## Directions for this task
A precise retyping is required of every line from the one containing "What FreeCAD Python" down to the one containing "a carrying rail.", both included, and of no other line.

= = = =

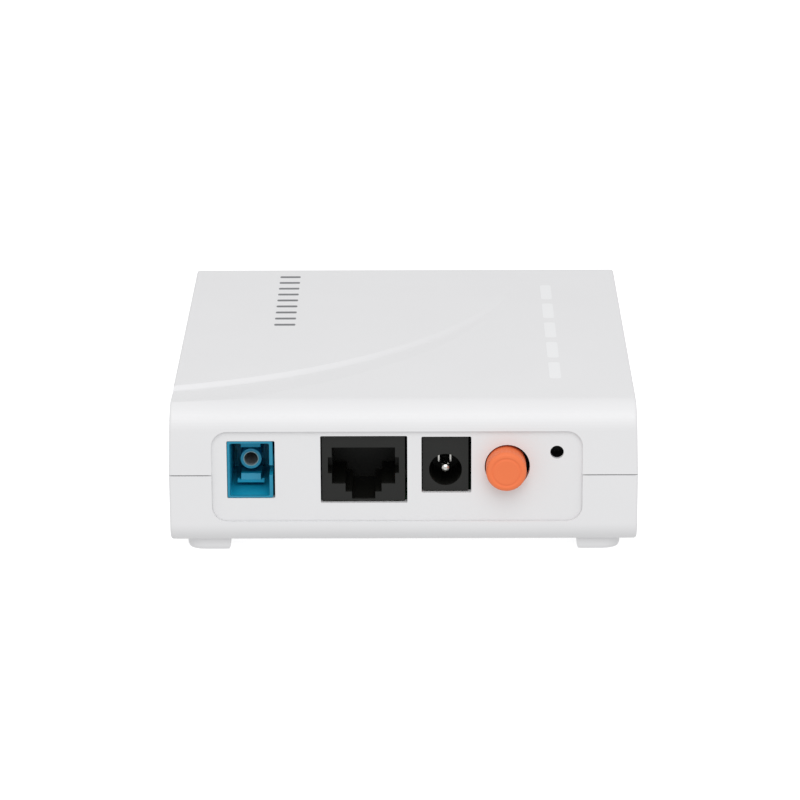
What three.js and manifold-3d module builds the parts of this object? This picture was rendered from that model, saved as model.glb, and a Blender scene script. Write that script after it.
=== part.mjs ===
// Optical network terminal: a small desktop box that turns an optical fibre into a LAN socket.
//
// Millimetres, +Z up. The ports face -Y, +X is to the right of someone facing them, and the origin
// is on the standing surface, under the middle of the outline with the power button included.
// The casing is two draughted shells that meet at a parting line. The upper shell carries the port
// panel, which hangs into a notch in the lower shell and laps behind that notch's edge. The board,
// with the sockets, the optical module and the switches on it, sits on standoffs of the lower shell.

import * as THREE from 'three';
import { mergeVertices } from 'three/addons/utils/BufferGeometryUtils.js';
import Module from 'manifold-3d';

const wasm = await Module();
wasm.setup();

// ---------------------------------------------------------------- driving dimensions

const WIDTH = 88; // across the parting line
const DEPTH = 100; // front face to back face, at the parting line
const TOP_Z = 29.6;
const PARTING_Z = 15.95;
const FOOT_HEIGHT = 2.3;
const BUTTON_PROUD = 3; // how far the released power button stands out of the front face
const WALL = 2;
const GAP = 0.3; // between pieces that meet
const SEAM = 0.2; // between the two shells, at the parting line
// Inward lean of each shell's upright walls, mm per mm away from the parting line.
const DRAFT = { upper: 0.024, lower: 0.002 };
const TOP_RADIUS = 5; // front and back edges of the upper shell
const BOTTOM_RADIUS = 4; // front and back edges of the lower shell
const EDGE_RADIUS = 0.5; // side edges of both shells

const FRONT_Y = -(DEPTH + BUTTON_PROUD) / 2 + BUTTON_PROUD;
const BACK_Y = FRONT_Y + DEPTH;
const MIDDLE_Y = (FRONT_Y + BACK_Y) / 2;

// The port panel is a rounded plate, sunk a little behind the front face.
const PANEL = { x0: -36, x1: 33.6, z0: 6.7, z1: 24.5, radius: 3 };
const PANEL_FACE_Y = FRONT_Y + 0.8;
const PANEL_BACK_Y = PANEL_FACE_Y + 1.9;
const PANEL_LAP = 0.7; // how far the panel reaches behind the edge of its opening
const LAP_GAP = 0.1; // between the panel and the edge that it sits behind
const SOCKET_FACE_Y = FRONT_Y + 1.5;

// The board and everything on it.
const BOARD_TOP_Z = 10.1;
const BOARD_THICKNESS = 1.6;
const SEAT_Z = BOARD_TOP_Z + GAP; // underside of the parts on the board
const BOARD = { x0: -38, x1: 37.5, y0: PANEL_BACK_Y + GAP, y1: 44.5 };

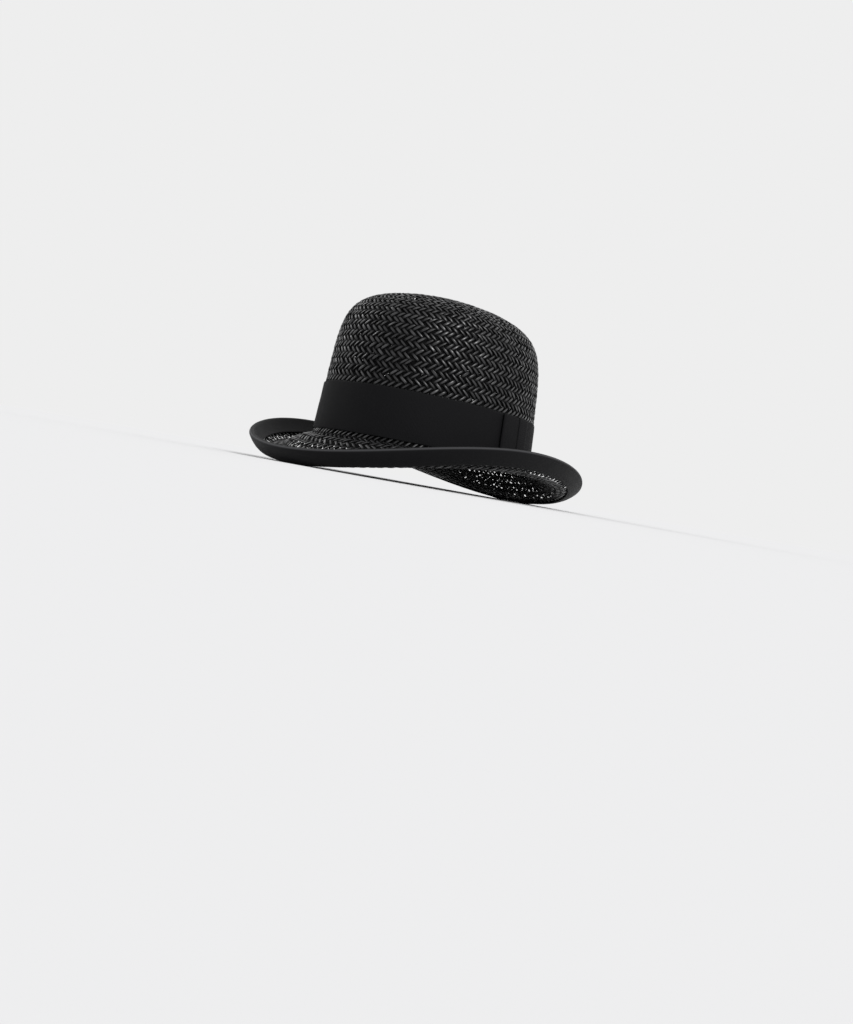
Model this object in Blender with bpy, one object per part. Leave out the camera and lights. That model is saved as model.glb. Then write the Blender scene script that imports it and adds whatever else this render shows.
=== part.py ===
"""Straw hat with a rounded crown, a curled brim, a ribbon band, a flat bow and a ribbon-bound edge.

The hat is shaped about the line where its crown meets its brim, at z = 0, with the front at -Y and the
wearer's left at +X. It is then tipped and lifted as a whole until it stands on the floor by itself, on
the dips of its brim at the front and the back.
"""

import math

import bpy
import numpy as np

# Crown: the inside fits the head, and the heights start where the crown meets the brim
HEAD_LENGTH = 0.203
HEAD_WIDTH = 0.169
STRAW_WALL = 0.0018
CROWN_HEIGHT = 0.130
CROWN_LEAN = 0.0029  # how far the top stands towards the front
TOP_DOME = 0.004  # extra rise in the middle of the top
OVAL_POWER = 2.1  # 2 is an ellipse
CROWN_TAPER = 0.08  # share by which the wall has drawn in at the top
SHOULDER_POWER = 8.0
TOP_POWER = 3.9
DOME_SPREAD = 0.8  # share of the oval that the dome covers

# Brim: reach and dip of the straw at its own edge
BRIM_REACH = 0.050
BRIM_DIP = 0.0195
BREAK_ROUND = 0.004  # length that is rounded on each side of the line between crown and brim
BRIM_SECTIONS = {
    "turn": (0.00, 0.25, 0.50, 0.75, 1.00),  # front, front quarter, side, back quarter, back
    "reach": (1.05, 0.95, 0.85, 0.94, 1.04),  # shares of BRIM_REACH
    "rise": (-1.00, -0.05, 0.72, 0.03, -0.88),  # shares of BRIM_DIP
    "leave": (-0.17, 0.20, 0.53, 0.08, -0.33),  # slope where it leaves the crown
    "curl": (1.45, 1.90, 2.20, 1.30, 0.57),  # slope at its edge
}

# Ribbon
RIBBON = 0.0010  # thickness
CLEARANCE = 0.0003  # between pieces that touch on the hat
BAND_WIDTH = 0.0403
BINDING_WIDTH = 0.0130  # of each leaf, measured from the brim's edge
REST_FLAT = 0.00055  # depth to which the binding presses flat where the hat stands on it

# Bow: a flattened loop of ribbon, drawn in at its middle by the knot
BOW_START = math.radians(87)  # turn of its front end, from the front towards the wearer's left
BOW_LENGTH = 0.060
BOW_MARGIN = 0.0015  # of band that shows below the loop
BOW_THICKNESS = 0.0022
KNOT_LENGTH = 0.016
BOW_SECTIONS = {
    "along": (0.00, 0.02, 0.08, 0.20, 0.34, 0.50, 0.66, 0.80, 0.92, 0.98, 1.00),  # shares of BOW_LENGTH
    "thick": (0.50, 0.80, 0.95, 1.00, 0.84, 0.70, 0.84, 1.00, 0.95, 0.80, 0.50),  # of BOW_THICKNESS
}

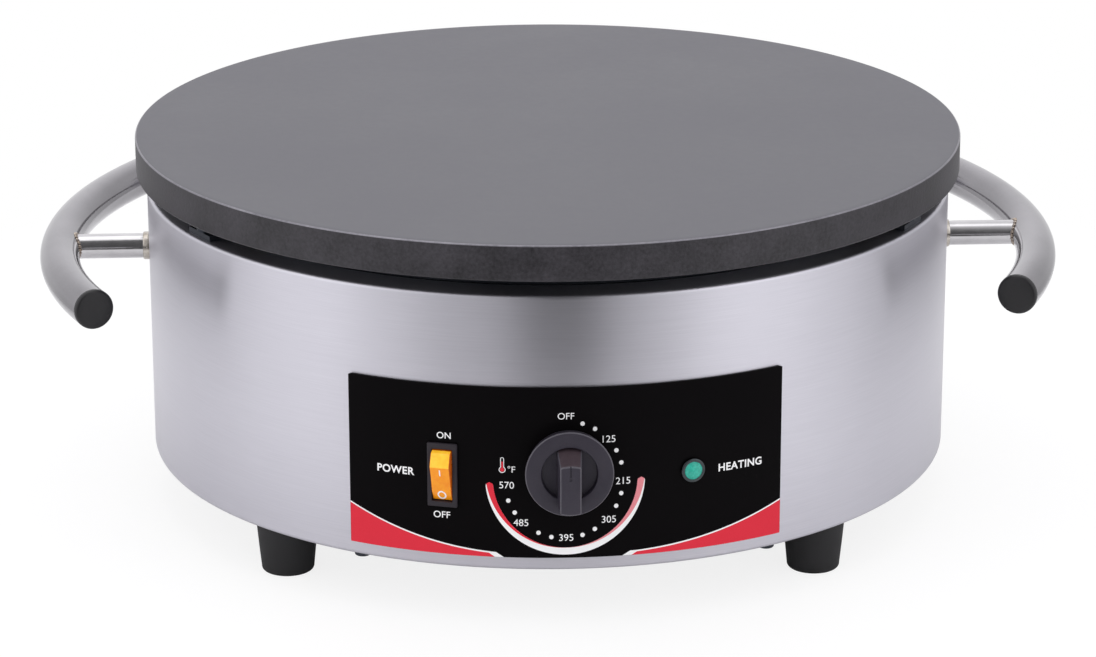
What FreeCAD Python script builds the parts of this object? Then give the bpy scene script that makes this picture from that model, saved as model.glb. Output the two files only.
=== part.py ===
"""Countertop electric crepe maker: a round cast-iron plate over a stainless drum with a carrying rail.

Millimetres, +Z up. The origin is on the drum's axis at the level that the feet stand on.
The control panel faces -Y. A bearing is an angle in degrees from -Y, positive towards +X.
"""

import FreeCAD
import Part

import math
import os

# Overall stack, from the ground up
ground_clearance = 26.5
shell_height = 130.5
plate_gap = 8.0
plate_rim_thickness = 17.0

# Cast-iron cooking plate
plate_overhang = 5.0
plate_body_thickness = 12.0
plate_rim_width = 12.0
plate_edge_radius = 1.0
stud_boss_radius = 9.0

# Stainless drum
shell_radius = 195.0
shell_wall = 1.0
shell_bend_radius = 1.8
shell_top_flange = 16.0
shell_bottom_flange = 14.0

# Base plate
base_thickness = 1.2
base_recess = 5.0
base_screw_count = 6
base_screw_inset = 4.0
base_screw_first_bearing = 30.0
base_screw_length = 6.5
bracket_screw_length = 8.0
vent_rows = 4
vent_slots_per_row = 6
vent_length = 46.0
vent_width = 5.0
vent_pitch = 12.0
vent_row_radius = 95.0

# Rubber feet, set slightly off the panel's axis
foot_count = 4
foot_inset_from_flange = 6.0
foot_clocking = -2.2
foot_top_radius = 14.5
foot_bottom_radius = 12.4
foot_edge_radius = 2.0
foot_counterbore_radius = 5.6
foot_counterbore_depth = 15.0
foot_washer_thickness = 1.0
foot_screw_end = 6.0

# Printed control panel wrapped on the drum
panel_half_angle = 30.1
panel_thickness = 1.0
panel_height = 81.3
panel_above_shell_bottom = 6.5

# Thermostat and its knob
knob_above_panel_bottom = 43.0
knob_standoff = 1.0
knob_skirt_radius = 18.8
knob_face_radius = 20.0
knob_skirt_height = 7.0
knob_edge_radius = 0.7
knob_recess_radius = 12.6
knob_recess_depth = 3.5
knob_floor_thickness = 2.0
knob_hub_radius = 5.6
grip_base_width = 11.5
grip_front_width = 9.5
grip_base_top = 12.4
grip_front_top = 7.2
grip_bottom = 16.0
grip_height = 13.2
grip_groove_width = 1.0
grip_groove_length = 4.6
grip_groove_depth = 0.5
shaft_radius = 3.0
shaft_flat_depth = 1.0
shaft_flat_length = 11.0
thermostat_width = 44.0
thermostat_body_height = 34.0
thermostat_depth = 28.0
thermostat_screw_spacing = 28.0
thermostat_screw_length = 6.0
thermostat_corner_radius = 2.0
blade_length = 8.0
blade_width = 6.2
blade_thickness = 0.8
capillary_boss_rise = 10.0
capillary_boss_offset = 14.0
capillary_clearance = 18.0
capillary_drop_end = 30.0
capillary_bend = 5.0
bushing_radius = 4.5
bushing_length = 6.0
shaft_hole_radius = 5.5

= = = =

## Exercise solution
What FreeCAD Python script builds the parts of this object? Then give the bpy scene script that makes this picture from that model, saved as model.glb. Output the two files only.
=== part.py ===
"""Countertop electric crepe maker: a round cast-iron plate over a stainless drum with a carrying rail.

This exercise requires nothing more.